SOME MAY CLAIM THAT WE INFRINGE THEIR INTELLECTUAL PROPERTY RIGHTS, WHICH COULD RESULT IN COSTLY LITIGATION OR REQUIRE US TO REENGINEER OR CEASE SALES OF OUR PRODUCTS.

We believe that our products do not infringe upon the intellectual property rights of others and that we have all rights necessary to use the intellectual property employed in our business. However, we have not performed patent searches for all of the technologies encompassed in our products. Third parties may in the future claim that our current or future products infringe their proprietary rights. For example, one of Asera's customers and partners whose contracts with Asera we assumed has informed us that it believes the Asera asset acquisition caused those contracts to terminate and that our license to use its intellectual property in one of the former Asera product offerings has terminated. This claim or any other claim of infringement, with or without merit, could result in costly litigation or require us to reengineer or cease sales of our products, any of which could have a material adverse effect on our business, financial condition, results of operations or prospects. Infringement claims could also require us to enter into royalty or licensing agreements. Licensing agreements, if required, may not be available on terms acceptable to us, or at all.

OUR STOCK PRICE IS VOLATILE, WHICH MAY RESULT IN SIGNIFICANT LOSSES TO OUR SHAREHOLDERS.
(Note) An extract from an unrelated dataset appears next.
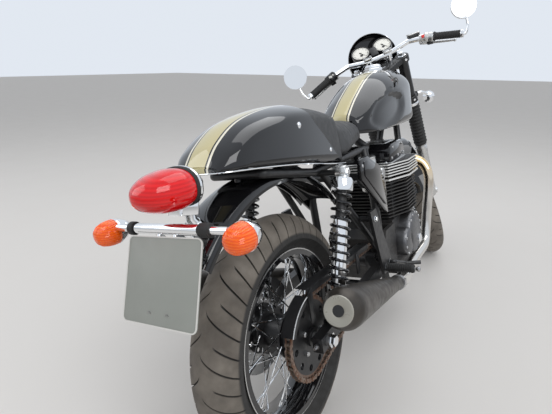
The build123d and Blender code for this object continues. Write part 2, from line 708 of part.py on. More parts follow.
GAUGE_CENTRE = Vector(52, 1182, 1117)
gauge_up = Vector(0, -0.5, 0.866)
with BuildPart() as gauges:
    for side in SIDES:
        face = Vector(side * GAUGE_CENTRE.X, GAUGE_CENTRE.Y, GAUGE_CENTRE.Z)
        rod(face - gauge_up * 52, face, 43)
    left_face = GAUGE_CENTRE - Vector(2 * GAUGE_CENTRE.X, 0, 0)
    rod(left_face - gauge_up * 40, GAUGE_CENTRE - gauge_up * 40, 10)
    rod(fork_point(0, 78, UPPER_YOKE[1]), fork_point(0, 78, 1142), 8)
    rod(fork_point(0, 72, 1136), fork_point(0, 150, 1139), 8)

with BuildPart() as fly_screen:
    with BuildSketch(Plane.XZ.offset(-1232)):
        with Locations((0, 1078)):
            Circle(116)
            Circle(112, mode=Mode.SUBTRACT)
        with Locations((0, 960)):
            Rectangle(260, 102, mode=Mode.SUBTRACT)
    extrude(amount=-50)
    for side in SIDES:
        low, high = sorted((side * 86.5, side * 94))
        block((low, 1236, 1011), (high, 1278, 1016))

BAR_RADIUS = 11
BAR = ((333, 1032, 1013), (215, 1075, 1058), (140, 1100, 1075), (45, 1100, 1058))
bar_points = list(BAR) + [(-x, y, z) for x, y, z in reversed(BAR)]
with BuildPart() as handlebar:
    bent_tube(bar_points, 30, BAR_RADIUS)
    for side in SIDES:
        rod(fork_point(side * 45, 46.4, UPPER_YOKE[1]), fork_point(side * 45, 46.4, 1163.8), 15)

bar_end = Vector(*BAR[0])
bar_run = Vector(*BAR[1]) - bar_end
with BuildPart() as grips:
    for side in SIDES:
        end = Vector(side * bar_end.X, bar_end.Y, bar_end.Z)
        run = Vector(side * bar_run.X, bar_run.Y, bar_run.Z)
        sleeve(end, end + run * 0.8, 16, BAR_RADIUS)

with BuildPart() as switchgear:
    for side in SIDES:
        end = Vector(side * bar_end.X, bar_end.Y, bar_end.Z)
        run = Vector(side * bar_run.X, bar_run.Y, bar_run.Z)
        sleeve(end + run * 0.81, end + run * 0.955, 21, BAR_RADIUS)

with BuildPart() as levers:
    for side in SIDES:
        bent_tube([(side * 196, 1093, 1057.3), (side * 200, 1128, 1048),
                   (side * 322, 1082, 1002)], 12, 6)

MIRROR_RADIUS = 51
with BuildPart() as mirrors:
    for side in SIDES:
        centre = Vector(side * 372, 1012, 1112)
        rod(centre, centre + Vector(0, 14, 0), MIRROR_RADIUS)
        rod(centre + Vector(0, 14, 0), centre + Vector(0, 20, 0), MIRROR_RADIUS, 38)
        end = Vector(side * bar_end.X, bar_end.Y, bar_end.Z)
        out = Vector(side * bar_run.X, bar_run.Y, bar_run.Z).normalized() * -1
        rod(end, end + out * 14, 15)
        bent_tube([end + out * 7, end + out * 24, (side * 372, 1019, 1070)], 10, 6)

with BuildPart() as front_indicators:
    for side in SIDES:
        bent_tube([(side * 135, 1245, 848), (side * 165, 1245, 848), (side * 200, 1300, 812)], 8, 7)
        rod((side * 205, 1276, 812), (side * 205, 1298, 812), 14, 29)
        rod((side * 205, 1298, 812), (side * 205, 1316, 812), 29)
        rod((side * 205, 1316, 812), (side * 205, 1338, 812), 29, 18)

CALIPER_INNER = 98
caliper_reach = sqrt(SLIDER_RADIUS ** 2 - (FORK_SPREAD - 94) ** 2) + SEAT
caliper_start = RAKE + degrees(asin(caliper_reach / CALIPER_INNER))
with BuildPart() as front_caliper:
    turned([(-94, CALIPER_INNER), (-94, 172), (-44, 172), (-44, CALIPER_INNER),
            (-57, CALIPER_INNER), (-57, 160), (-72, 160), (-72, CALIPER_INNER)],
           front_axle_point, start=caliper_start, arc=38)

# Front wheel
with BuildPart() as front_tyre:
    tyre(front_axle_point, FRONT_RADIUS, FRONT_CROWN, FRONT_RIM_EDGE, FRONT_RIM_HALF)
with BuildPart() as front_rim:
    rim(front_axle_point, FRONT_RIM_EDGE, FRONT_RIM_HALF)
with BuildPart() as front_hub:
    turned([(-60, 48), (-50, 48), (-38, 36), (-34, 36), (-34, 58), (-28, 58), (-28, 36),
            (28, 36), (28, 58), (34, 58), (34, 36), (60, 24),
            (60, AXLE_RADIUS + RUNNING_FIT), (-60, AXLE_RADIUS + RUNNING_FIT)],
           front_axle_point)
with BuildPart() as front_spokes:
    spokes(front_axle_point, 31, 52, FRONT_RIM_EDGE - WELL_DEPTH - 5)
with BuildPart() as front_disc:
    turned([(-67, 95), (-67, 155), (-62, 155), (-62, 95)], front_axle_point)
    turned([(-64, 46), (-64, 97), (-60, 97), (-60, 46)], front_axle_point)

# Rear wheel
with BuildPart() as rear_tyre:
    tyre(rear_axle_point, REAR_RADIUS, REAR_CROWN, REAR_RIM_EDGE, REAR_RIM_HALF)
with BuildPart() as rear_rim:
    rim(rear_axle_point, REAR_RIM_EDGE, REAR_RIM_HALF)
HUB_FLANGE = CHAIN_PLANE - 3.5 - SEAT
with BuildPart() as rear_hub:
    turned([(-64, 50), (-50, 50), (-44, 44), (-36, 44), (-36, 66), (-30, 66), (-30, 44),
            (30, 44), (30, 66), (36, 66), (36, 58), (HUB_FLANGE, 58), (HUB_FLANGE, 24), (100, 24),
            (100, AXLE_RADIUS + RUNNING_FIT), (-100, AXLE_RADIUS + RUNNING_FIT), (-100, 20),
            (-64, 20)], rear_axle_point)
with BuildPart() as rear_spokes:
    spokes(rear_axle_point, 33, 60, REAR_RIM_EDGE - WELL_DEPTH - 5)
with BuildPart() as rear_sprocket:
    turned([(CHAIN_PLANE - 3.5, 50), (CHAIN_PLANE - 3.5, rear_pitch_radius - 7),
            (CHAIN_PLANE + 3.5, rear_pitch_radius - 7), (CHAIN_PLANE + 3.5, 50)], rear_axle_point)
with BuildPart() as rear_disc:
    turned([(-69, 49), (-69, 127), (-64, 127), (-64, 49)], rear_axle_point)
with BuildPart() as rear_caliper:
    turned([(-88, 84), (-88, 142), (-50, 142), (-50, 84), (-59, 84), (-59, 132), (-74, 132),
            (-74, 84)], rear_axle_point, start=-62, arc=34)
    block((SEAT - 114, 60, 326), (-86, 84, 400))

# Chain: one fixed loop of links
centre_gap = hypot(OUTPUT_SHAFT[0], OUTPUT_SHAFT[1] - REAR_AXLE_Z)
tilt = atan2(OUTPUT_SHAFT[1] - REAR_AXLE_Z, OUTPUT_SHAFT[0])
half_wrap = asin((rear_pitch_radius - front_pitch_radius) / centre_gap)
straight = centre_gap * cos(half_wrap)
rear_arc = (pi + 2 * half_wrap) * rear_pitch_radius
front_arc = (pi - 2 * half_wrap) * front_pitch_radius
loop_length = 2 * straight + rear_arc + front_arc


def chain_point(travel):
    """A point on the chain's pitch line, after so much travel from the top run's rear end."""
    travel = travel % loop_length
    if travel < straight:
        y = rear_pitch_radius * sin(half_wrap) + travel * cos(half_wrap)
        z = rear_pitch_radius * cos(half_wrap) - travel * sin(half_wrap)
    elif travel < straight + front_arc:
        turn = pi / 2 - half_wrap - (travel - straight) / front_pitch_radius
        y = centre_gap + front_pitch_radius * cos(turn)
        z = front_pitch_radius * sin(turn)
    elif travel < 2 * straight + front_arc:
        left = travel - straight - front_arc
        y = centre_gap + front_pitch_radius * sin(half_wrap) - left * cos(half_wrap)
        z = -front_pitch_radius * cos(half_wrap) - left * sin(half_wrap)
    else:
        turn = -pi / 2 + half_wrap - (travel - 2 * straight - front_arc) / rear_pitch_radius
        y = rear_pitch_radius * cos(turn)
        z = rear_pitch_radius * sin(turn)
    return Vector(0, y * cos(tilt) - z * sin(tilt), REAR_AXLE_Z + y * sin(tilt) + z * cos(tilt))


with BuildPart() as chain:
    for number in range(CHAIN_LINKS):
        start = chain_point(number * loop_length / CHAIN_LINKS)
        end = chain_point((number + 1) * loop_length / CHAIN_LINKS)
        half_width = 8.5 if number % 2 else 6.5
        middle = (start + end) * 0.5 + Vector(CHAIN_PLANE, 0, 0)
        with Locations(Location(middle, (degrees(atan2((end - start).Z, (end - start).Y)), 0, 0))):
            Box(half_width * 2, CHAIN_PITCH + 1.5, 11)

# Side stand
with BuildPart() as side_stand:
    rod(STAND_PIVOT, STAND_FOOT + ground_normal * 8, 11)
    rod(STAND_PIVOT - stand_axis * 12, STAND_PIVOT + stand_axis * 12, 17)
    with BuildSketch(Plane(STAND_FOOT, x_dir=(0, 1, 0), z_dir=ground_normal)):
        RectangleRounded(64, 40, 12)
    extrude(amount=9)
    with BuildSketch(Plane(STAND_PIVOT - stand_axis * 20, z_dir=stand_axis)):
        Circle(STAND_PIN + RUNNING_FIT)
    extrude(amount=40, mode=Mode.SUBTRACT)

NODES = {
    "frame": (frame, False), "crankcase": (crankcase, False),
    "cylinder_barrels": (cylinder_barrels, False), "cylinder_head": (cylinder_head, False),
    "engine_covers": (engine_covers, False), "sprocket_cover": (sprocket_cover, False),
    "front_sprocket": (front_sprocket, False), "carburettors": (carburettors, False),
    "exhaust_headers": (exhaust_headers, False), "silencers": (silencers, False),
    "fuel_tank": (fuel_tank, False), "fuel_cap": (fuel_cap, False),
    "seat_cowl": (seat_cowl, False), "seat": (seat, False), "side_covers": (side_covers, False),
    "rear_fender": (rear_fender, False), "tail_lamp": (tail_lamp, False),
    "tail_lens": (tail_lens, False), "indicator_bar": (indicator_bar, False),
    "rear_indicators": (rear_indicators, False), "number_plate": (number_plate, False),
    "swingarm": (swingarm, False), "rear_axle": (rear_axle, False),
    "shock_dampers": (shock_dampers, False), "shock_springs": (shock_springs, False),
    "chain": (chain, False), "chain_guard": (chain_guard, False),
    "foot_hangers": (foot_hangers, False), "foot_pegs": (foot_pegs, False),
    "brake_pedal": (brake_pedal, False), "gear_lever": (gear_lever, False),
    "rear_caliper": (rear_caliper, False),
    "fork_yokes": (fork_yokes, True), "fork_legs": (fork_legs, True),
    "fork_gaiters": (fork_gaiters, True), "front_axle": (front_axle, True),
    "front_fender": (front_fender, True), "headlamp": (headlamp, True),
    "headlamp_lens": (headlamp_lens, True), "gauges": (gauges, True),
    "fly_screen": (fly_screen, True), "handlebar": (handlebar, True), "grips": (grips, True),
    "switchgear": (switchgear, True), "levers": (levers, True), "mirrors": (mirrors, True),
    "front_indicators": (front_indicators, True), "front_caliper": (front_caliper, True),
    "front_tyre": (front_tyre, True), "front_rim": (front_rim, True),
    "front_hub": (front_hub, True), "front_spokes": (front_spokes, True),
    "front_disc": (front_disc, True),
    "rear_tyre": (rear_tyre, False), "rear_rim": (rear_rim, False),
    "rear_hub": (rear_hub, False), "rear_spokes": (rear_spokes, False),
    "rear_sprocket": (rear_sprocket, False), "rear_disc": (rear_disc, False),
    "side_stand": (side_stand, False),
}
os.makedirs("parts", exist_ok=True)
print("pitch", pitch, "lift", rear_lift)
whole = []
for node, (builder, steers) in NODES.items():
    shape = steered(builder.part) if steers else builder.part
    shape = parked(shape)
    shape.label = node
    export_step(shape, f"parts/{node}.step")
    whole.append(shape)
box = Compound(children=whole).bounding_box()
print("box", box.min, box.max, "centre", box.center())
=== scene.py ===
"""Looks of the parked cafe racer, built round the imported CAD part.

The pieces are drawn in millimetres on the upright machine: +X right, +Y front, +Z up, origin
on the ground under the rear axle. PLACE then leans them onto the stand, in metres.
"""

from math import asin, atan2, cos, hypot, pi, radians, sin

import bmesh
import bpy
from mathutils import Matrix, Vector


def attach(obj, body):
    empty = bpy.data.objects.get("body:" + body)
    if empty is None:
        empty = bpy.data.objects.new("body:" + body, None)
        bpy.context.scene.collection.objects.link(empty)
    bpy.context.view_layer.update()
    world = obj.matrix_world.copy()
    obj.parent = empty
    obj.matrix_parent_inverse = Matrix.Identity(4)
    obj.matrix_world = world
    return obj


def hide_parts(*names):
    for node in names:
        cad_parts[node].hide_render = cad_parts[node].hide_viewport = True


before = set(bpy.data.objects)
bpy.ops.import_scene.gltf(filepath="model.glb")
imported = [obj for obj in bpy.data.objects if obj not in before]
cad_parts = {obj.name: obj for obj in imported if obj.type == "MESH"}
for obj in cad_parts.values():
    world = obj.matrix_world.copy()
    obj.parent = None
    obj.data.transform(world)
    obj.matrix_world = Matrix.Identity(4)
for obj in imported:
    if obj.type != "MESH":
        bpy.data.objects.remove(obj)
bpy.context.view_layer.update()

# The machine is drawn upright, then leaned onto its stand, and its steering turned to the stop
LEAN = radians(10.9)
PITCH = radians(-0.27973)
STOP = radians(30.8)
RAKE = radians(27)
SHIFT = Vector((0.1781, -0.6946, 0.00118556))
STEER_FOOT = 1587
STEER_GROUND = Vector((0, STEER_FOOT * 0.001, 0))
STEER_UP = Vector((0, -sin(RAKE), cos(RAKE)))
PARKED = Matrix.Translation(SHIFT) @ Matrix.Rotation(PITCH, 4, "X") @ Matrix.Rotation(-LEAN, 4, "Y")
STEERED = (PARKED @ Matrix.Translation(STEER_GROUND) @ Matrix.Rotation(STOP, 4, STEER_UP)
           @ Matrix.Translation(-STEER_GROUND))
MILLIMETRES = Matrix.Scale(0.001, 4)
PLACE = {
    "frame": PARKED @ MILLIMETRES, "rear_wheel": PARKED @ MILLIMETRES,
    "side_stand": PARKED @ MILLIMETRES,
    "steering": STEERED @ MILLIMETRES, "front_wheel": STEERED @ MILLIMETRES,
}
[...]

The market prices of technology companies, including SEEC, have been highly volatile and the value of any investment in our common stock may fluctuate. The market price of our common stock is likely to continue to be highly volatile and may increase or decrease significantly as a result of factors such as:

- actual or anticipated fluctuations in our operating results, and general conditions in the computer hardware and software industries;

- announcements of new products, technological innovations or new contracts by us or by our competitors;

- developments with respect to patents, copyrights or proprietary rights; and

- general economic, market or political conditions.

In addition, in recent years the stock market in general, and the shares of technology companies in particular, have experienced extreme price fluctuations. These broad market and industry fluctuations, over which we have no control, may materially and adversely affect the market price of our common stock.
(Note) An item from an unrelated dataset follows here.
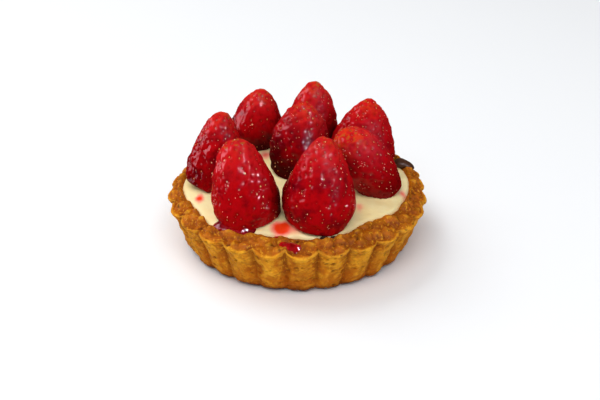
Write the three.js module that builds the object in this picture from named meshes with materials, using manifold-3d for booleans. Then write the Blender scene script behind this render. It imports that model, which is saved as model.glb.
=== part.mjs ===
import * as THREE from 'three';
import { mergeVertices } from 'three/addons/utils/BufferGeometryUtils.js';
import Module from 'manifold-3d';

// A strawberry tart: a fluted pastry case filled with custard cream, eight whole hulled strawberries
// standing on it point up, and a dab of chocolate on the rim. Lengths are millimetres, angles degrees.
// +Z is up, -Y is the front, and the origin is the middle of the flat underside.
// A turn is the angle round the tart from the front, growing towards the right.

// Pastry case
const RIM_RADIUS = 50; // to the tips of the flutes
const LIP_HEIGHT = 18.6;
const CREST_HEIGHT = 22; // of the rim beside the cream
const BASE_RADIUS = 40.6;
const FLUTES = 26;
const FLUTE_TURN = -0.8; // of the middle of the front flute, before the flutes wander
const FLUTE_WANDER = 2.8; // how far the flutes are drawn round at WANDER_TURN, and back opposite
const WANDER_TURN = 23;
const FLUTE_DEPTH = 2.4;
const FLUTE_POWER = 0.65; // below 1 the ridges are broader and the valleys between them narrower
const LIP_CLIMB = 2.4; // how much higher the lip is in the valleys than on the ridges, where it droops
const CLIMB_SWAY = 0.38; // share of that climb that comes and goes four times round the rim
const FLOOR_THICKNESS = 4.5;
const STEPS_PER_FLUTE = 8;
const CRAG_HEIGHT = 0.45; // of the lumps on the rim
const CRAG_SIZE = 3.2;
const RIM_WARP = 0.5; // the lip is this much higher at WARP_TURN and lower opposite
const WARP_TURN = -40;
// Places where the rim swelled in the oven: turn, spread, how far outwards and how far upwards.
const SWELLINGS = [[108, 7.5, 1.7, 0.8], [118.5, 6, 0.5, 2.2]];

// Cream
const CREAM_TOP = 24.6;
const CREAM_FALL = 3; // from its top to its edge
const CREAM_REACH = 43;
const CREAM_CENTRE_Y = 2.5;
const CREAM_COLUMNS = 104;
// How far the cream reaches, as [turn, radius], in order round the tart.
const CREAM_EDGE = [
  [-180, 44.3], [-92, 44.3], [-62, 41.5], [-42, 43.3], [-15, 38.6], [-2, 38.8],
  [14, 40.5], [40, 37.8], [67, 41.3], [107, 44.2], [180, 44.3],
];

// Strawberries
const BERRY_COLUMNS = 24;
const BERRY_ROWS = 12;
const BERRY_SINK = 1.2; // how deep the cut end is pressed into the cream
const CLEARANCE = 0.35; // between pieces that touch
// foot: where the middle of the cut end stands; width and height: over all; lean: to the right and
// to the back; bow: how far the point swings to the right; belly: how far up the widest place is;
// cut: width of the cut end beside the belly; shoulder and point: how late and how bluntly it narrows.
const BERRIES = [
  {
    name: 'strawberry_left', foot: [-33, 1], width: 21.4, height: 28.4, lean: [15, 6], bow: -2.4,
    belly: 0.2, cut: 0.93, shoulder: 1.2, point: 2.15, lobes: 3, lobeTurn: 20,
  },
  {
    name: 'strawberry_back_left', foot: [-17.6, 34], width: 21, height: 25, lean: [5, 0], bow: 1,
    belly: 0.36, cut: 0.52, shoulder: 1.4, point: 1.8, lobes: 4, lobeTurn: 50,
  },
  {
    name: 'strawberry_back', foot: [5.2, 31], width: 21.6, height: 28.8, lean: [2, 0], bow: 0.8,
    belly: 0.29, cut: 0.7, shoulder: 1.35, point: 1.8, lobes: 3, lobeTurn: 80,
  },
  {
    name: 'strawberry_middle', foot: [-1.5, 6.5], width: 22.4, height: 29.2, lean: [13, 0], bow: -1.6,
    belly: 0.44, cut: 0.69, shoulder: 1.45, point: 1.75, lobes: 4, lobeTurn: 10,
  },
  {
    name: 'strawberry_back_right', foot: [25.4, 17.5], width: 26.2, height: 27.6, lean: [6, -1], bow: 0,
    belly: 0.25, cut: 0.72, shoulder: 1.35, point: 1.5, lobes: 3, lobeTurn: 35,
  },
  {
    name: 'strawberry_front_left', foot: [-17.8, -24.6], width: 24.8, height: 30.6, lean: [-8, -2],
    bow: 0, belly: 0.2, cut: 0.86, shoulder: 1.35, point: 2.1, lobes: 4, lobeTurn: 65,
  },
  {
    name: 'strawberry_front_right', foot: [7.1, -28.4], width: 26.8, height: 32.6, lean: [7, 0.5],
    bow: -1.4, belly: 0.25, cut: 0.76, shoulder: 1.1, point: 1.75, lobes: 3, lobeTurn: 15,
  },
  {
    name: 'strawberry_right', foot: [32.3, -5], width: 18.4, height: 30.2, lean: [-24, -9.5],
    bow: -3.4, belly: 0.5, cut: 0.78, shoulder: 2.2, point: 2.3, lobes: 3, lobeTurn: 55,
  },
];
const LOBE_DEPTH = 0.022; // of a strawberry's radius
const DENT_DEPTH = 0.014;
const BELLY_SOFTNESS = 0.14; // share of the height over which the belly is rounded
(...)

SPECIAL NOTE ON FORWARD-LOOKING STATEMENTS

Except for historical information contained herein, this Form 10-K contains forward-looking statements within the meaning of Section 27A of the Securities Act and Section 21E of the Exchange Act, and we intend that such forward-looking statements be subject to the safe harbors created thereby. Such forward-looking statements involve risks and uncertainties and include, but are not limited to, statements regarding future events and our plans and expectations. Our actual results may differ materially from such statements. Factors that cause or contribute to such differences include, but are not limited to, those discussed above in "Factors That May Affect Future Results," as well as those discussed elsewhere in this Form 10-K and the documents incorporated herein by reference. Although we believe that the assumptions underlying our forward-looking statements are reasonable, any of the assumptions could prove to be inaccurate and, therefore, there can be no assurance that 21

the results contemplated in such forward-looking statements will be realized. In addition, as disclosed above under "Factors That May Affect Future Results," our business and operations are subject to substantial risks that increase the uncertainties inherent in the forward-looking statements included in this Form 10-K. The inclusion of such forward-looking information should not be regarded as a representation by us or by any other person that the future events, plans or expectations contemplated by us will be achieved.